Here are a few things to watch out for. Don’t over-quantize everything. If every slice is locked rigidly, you lose the ragga feel. Don’t let the vocal get too thick in the low mids. Ragga phrases can get muddy fast, especially against a busy break and bassline. Don’t overdo the groove either. If the swing is too heavy, the section starts feeling lazy instead of dangerous. And don’t keep tweaking forever. At some point you have to print the resample and treat it like a real arrangement element.

For a darker, heavier DnB flavor, keep the edit bus simple. A little compression, a touch of saturation, maybe some filter movement, and that’s often enough.

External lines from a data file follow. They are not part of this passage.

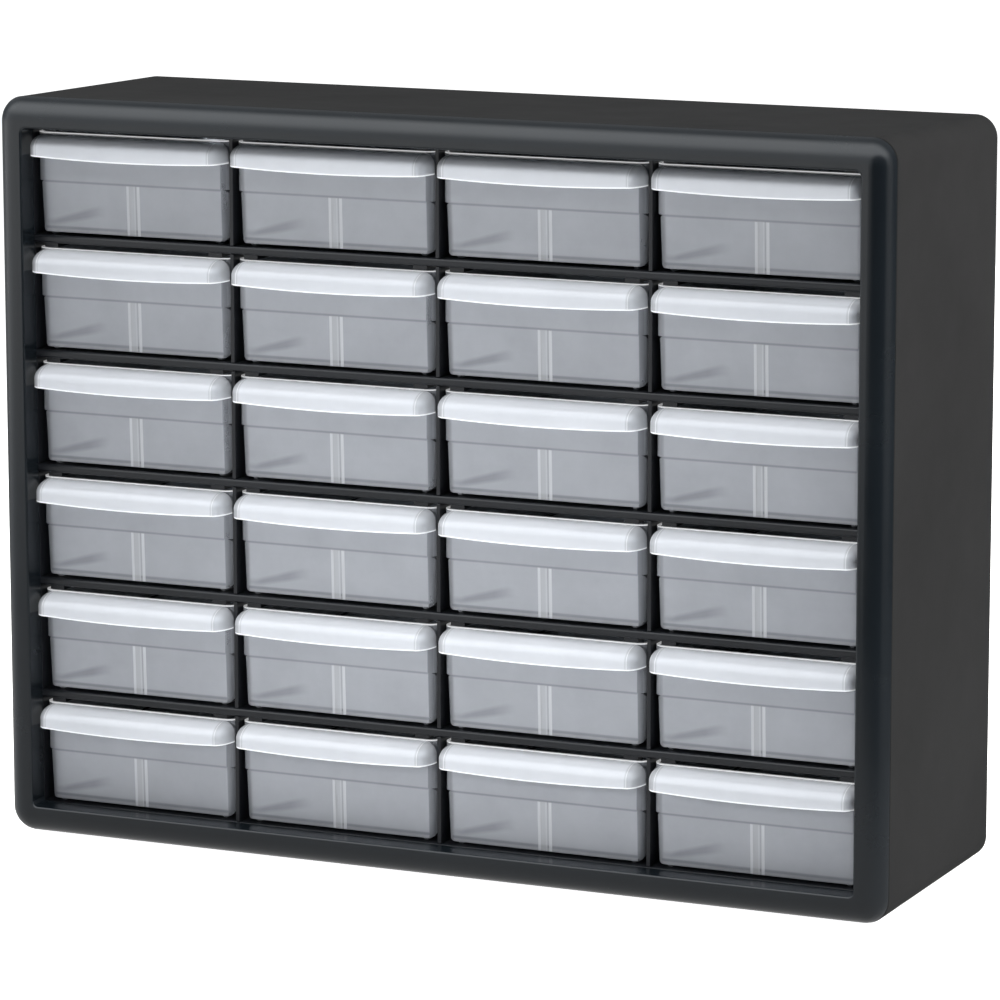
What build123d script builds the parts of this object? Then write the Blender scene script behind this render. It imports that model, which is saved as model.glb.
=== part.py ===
from build123d import *
from math import radians, sqrt, tan
import os

# A 24-drawer bench cabinet for small parts: a moulded case with a snap-in front bezel, an
# egg-crate of slotted panels inside it, and 24 clear drawers that slide out of the front.
#
# Frame: millimetres, +Z up, the drawers face -Y, and the origin is the centre of the footprint.

# ---- overall size and the drawer grid ----
WIDTH = 508.0
HEIGHT = 402.2
DEPTH = 161.9
COLUMNS = 4
ROWS = 6
COLUMN_PITCH = 119.6
ROW_PITCH = 62.4
GRID_CENTRE_Z = 200.5

FRONT_Y = -DEPTH / 2
BACK_Y = DEPTH / 2
MID_Z = HEIGHT / 2

# ---- front bezel: a bullnose picture frame ----
BEZEL_ROUND = 12.6  # radius of the rounded outer front edge
BEZEL_SIDE = 9.2  # how far the bezel's outer side reaches behind the front plane
BEZEL_CORNER = 13.8  # corner radius seen from the front
BEZEL_WALL = 2.6
FRONT_WALL = 4.2  # behind the rounded front
OPENING_WIDTH = 476.0
OPENING_HEIGHT = 370.6
OPENING_CORNER = 3.0
OPENING_EASE = 1.2  # small round on the inner front edge
REVEAL = 13.3  # depth of the opening's own wall
LIP_REACH = 7.0  # how far the snap lip enters the case
LIP_THICK = 2.2
LIP_END_GAP = 1.0  # between the lip and the ribs inside the case

# ---- case ----
CASE_WALL = 2.5
CASE_INSET = 0.2  # case edge inside the bezel edge, at the seam
CASE_CORNER = 12.5
CASE_BACK_CORNER = 12.0
FOOT_CUT = 0.3
SEAM_GAP = 1.3  # dark groove between the bezel and the case
CASE_EDGE_ROUND = 0.7  # small round on the case's front edge
DRAFT_SIDE = 0.2  # how far each wall closes in towards the back
DRAFT_TOP = 3.6
RIB_THICK = 2.0
KEYHOLE_SPACING = 406.4
KEYHOLE_DROP = 38.0  # below the top of the case
KEYHOLE_HEAD = 9.5
KEYHOLE_SLOT = 4.8
KEYHOLE_RISE = 11.0

# ---- slotted panels of the egg-crate ----
NOSE_SETBACK = 13.7  # panel fronts behind the bezel front
NOSE_TALL = 4.2
NOSE_DEEP = 3.6
NOSE_ROUND = 1.1
SHEET = 2.2  # shelf sheet, flush with the top of the nose
UPRIGHT = 2.1  # divider thickness
SLOT_PLAY = 0.5
PANEL_OVERHANG = 3.6  # shelf ends beyond the outermost uprights
UPRIGHT_OVERHANG = 4.5  # upright ends beyond the outermost shelves
UPRIGHT_SETBACK = 0.4  # upright fronts behind the shelf noses
PANEL_BACK_GAP = 0.5
SIDE_GAP = 0.4  # clearance between neighbouring mouldings

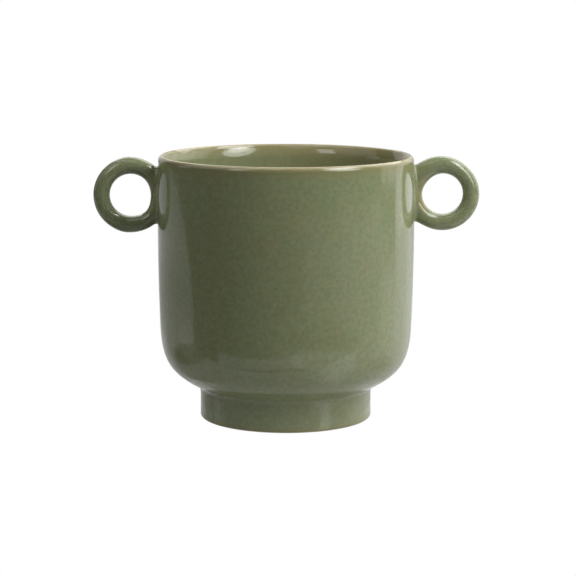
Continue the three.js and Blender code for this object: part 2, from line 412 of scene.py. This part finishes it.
def amount(direction, marks):
    """How much the marks near a direction add up to there."""
    total = 0
    for middle, height, width in marks:
        away = (direction - middle + 180) % 360 - 180
        total += height * math.exp(-0.5 * (away / width) ** 2)
    return total * MM


def by_hand(point, centre, radius, hand):
    """How far the hand's marks move a point of the plain ring, as a dent and a lift."""
    facing = on_the_ring(point, centre, radius)[1]
    to_centre = Vector((centre.x - point.x, 0, centre.z - point.z)).normalized()
    direction = math.degrees(math.atan2(-to_centre.z, to_centre.x))
    inner = max(facing.dot(to_centre), 0) ** SIDE_FADE
    outer = max(-facing.dot(to_centre), 0) ** SIDE_FADE
    dent = to_centre * (amount(direction, hand["dents"]) * inner)
    return dent, Vector((0, 0, amount(direction, hand["lifts"]) * outer))


# %% Make both handles
CUT_INSIDE = 1.5 * MM
RING_CREASE = 40


def ring_handle(name, replaced, side, hand):
    """A ring with its flared root, cut off a little inside the wall. Side is 1 right, -1 left."""
    centre = RING_CENTRE + Vector((hand["out"], 0, hand["up"]))
    radius = hand["radius"]
    mesh = ring(centre, radius)
    for corner in mesh.verts:
        dent, lift = by_hand(corner.co, centre, radius, hand)
        if -2 * ROOT_BELOW < off_the_wall(corner.co) < ROOT_FILLET:
            corner.co = flared(corner.co, centre, radius) + lift
        else:
            corner.co += dent + lift
    cut = wall_radius(RING_CENTRE.z) - CUT_INSIDE
    gone = bmesh.ops.bisect_plane(
        mesh, geom=mesh.verts[:] + mesh.edges[:] + mesh.faces[:], dist=MERGE,
        plane_co=(cut, 0, 0), plane_no=(-1, 0, 0), clear_outer=True,
    )
    rim = [item for item in gone["geom_cut"] if isinstance(item, bmesh.types.BMEdge)]
    bmesh.ops.holes_fill(mesh, edges=rim, sides=0)
    bmesh.ops.scale(mesh, verts=mesh.verts, vec=(side, side, 1))
    return smooth_piece(mesh, name, replaced, RING_CREASE)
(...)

If you want more grit, use a parallel return with distortion, short delay, and filtering rather than crushing the original vocal. If the vocal feels too clean, resample it through saturation and re-slice the printed version. That usually helps it sit better in jungle and darker rollers.

Here’s a quick practice challenge to lock it in. Make a one-bar ragga edit at 172 BPM. Slice it into about 8 to 12 pieces. Apply a groove with around 15 percent timing and 56 to 58 percent swing. Leave at least two clear gaps for the snare. Automate an Auto Filter from dark to slightly open across four bars. Add a simple bass answer, one note on bar one and one syncopated stab on bar three. Then resample the whole thing and make one version a little looser and one version tighter. Compare which one feels more like a real DnB transition.

The big takeaway is this: a ragga cut-carve edit works when it feels like a rhythmic conversation between vocal, drums, and bass. Groove Pool gives you the human swing, carving gives you the space, and resampling turns the loop into an actual section with attitude. Keep the low end disciplined, keep the mids clear, and let the tension build toward the drop. If you do that, your edit stops sounding like a loop and starts sounding like a proper drum and bass moment.